Human readable logging on timeout
Describe the feature
When queue proxy timeouts it shows the following trace:
{
"severity": "ERROR",
"timestamp": "2025-02-04T18:01:55.621921326Z",
"logger": "queueproxy",
"caller": "network/error_handler.go:33",
"message": "error reverse proxying request; sockstat: sockets: used 9\nTCP: inuse 1 orphan 1 tw 14 alloc 444 mem 2299\nUDP: inuse 0 mem 4352\nUDPLITE: inuse 0\nRAW: inuse 0\nFRAG: inuse 0 memory 0\n",
"commit": "6a27004",
"knative.dev/key": "vista/helloworld-go-00004",
"knative.dev/pod": "helloworld-go-00004-deployment-5578b648b-kldq5",
"error": "context canceled",
"stacktrace": "knative.dev/pkg/network.ErrorHandler.func1\n\tknative.dev/[email protected]/network/error_handler.go:33\nnet/http/httputil.(*ReverseProxy).ServeHTTP\n\tnet/http/httputil/reverseproxy.go:472\nknative.dev/serving/pkg/queue.(*appRequestMetricsHandler).ServeHTTP\n\tknative.dev/serving/pkg/queue/request_metric.go:199\nknative.dev/serving/pkg/queue/sharedmain.mainHandler.ProxyHandler.func3.2\n\tknative.dev/serving/pkg/queue/handler.go:65\nknative.dev/serving/pkg/queue.(*Breaker).Maybe\n\tknative.dev/serving/pkg/queue/breaker.go:155\nknative.dev/serving/pkg/queue/sharedmain.mainHandler.ProxyHandler.func3\n\tknative.dev/serving/pkg/queue/handler.go:63\nnet/http.HandlerFunc.ServeHTTP\n\tnet/http/server.go:2171\nknative.dev/serving/pkg/queue/sharedmain.mainHandler.ForwardedShimHandler.func4\n\tknative.dev/serving/pkg/queue/forwarded_shim.go:54\nnet/http.HandlerFunc.ServeHTTP\n\tnet/http/server.go:2171\nknative.dev/serving/pkg/http/handler.(*timeoutHandler).ServeHTTP.func4\n\tknative.dev/serving/pkg/http/handler/timeout.go:118"
}
The error that it shows is:
error reverse proxying request; sockstat: sockets: used 9
TCP: inuse 1 orphan 1 tw 14 alloc 444 mem 2299
UDP: inuse 0 mem 4352
UDPLITE: inuse 0
RAW: inuse 0
FRAG: inuse 0 memory 0
I guess that for most people, it is hard to correlate this error with a timeout due to timeoutSeconds.
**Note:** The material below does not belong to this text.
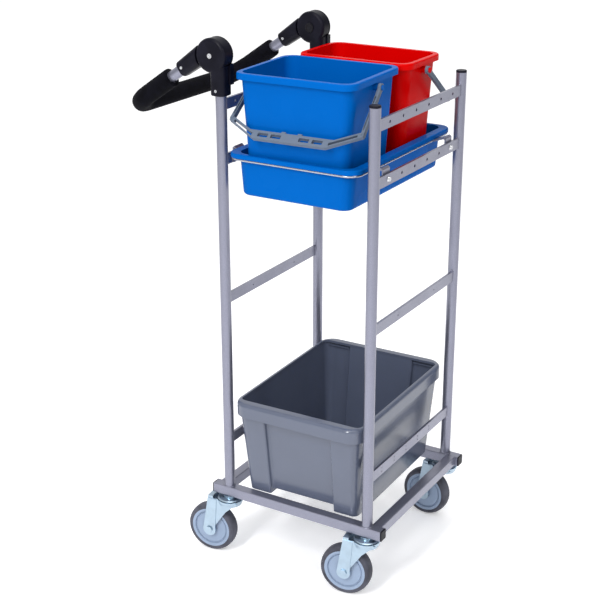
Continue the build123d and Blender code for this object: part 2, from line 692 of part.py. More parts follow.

My proposal is to log or trace the timeout when it occurs in the following functions:
In each of the function indicating that a timeout was triggered and which timeout was triggered. I think that it is a simple fix, that should not impact in performance as it should be quite infrequent and it can help people quite a log figuring out what is happening in their systems.
/triage accepted
yeah this has caused confusion in the past
Timeout correlation is one thing the other is that the output there is only helpful for getting the socket stats and the connection error just in case you hit some known issue e.g. low number of file descriptors, someone killed the connection (context cancelled) etc. Most of the time you need to check elsewhere than the qp tbh e.g. does your app take too long to process a request for example queued somewhere etc.
@dprotaso is this still required? If so, I would like to help with it
@thiagomedina sure
/assign @thiagomedina
@thiagomedina related to this is what happens when the request is cancelled
https://github.com/knative/serving/issues/13746
@thiagomedina related to this is what happens when the request is cancelled
thanks, I'll investigate it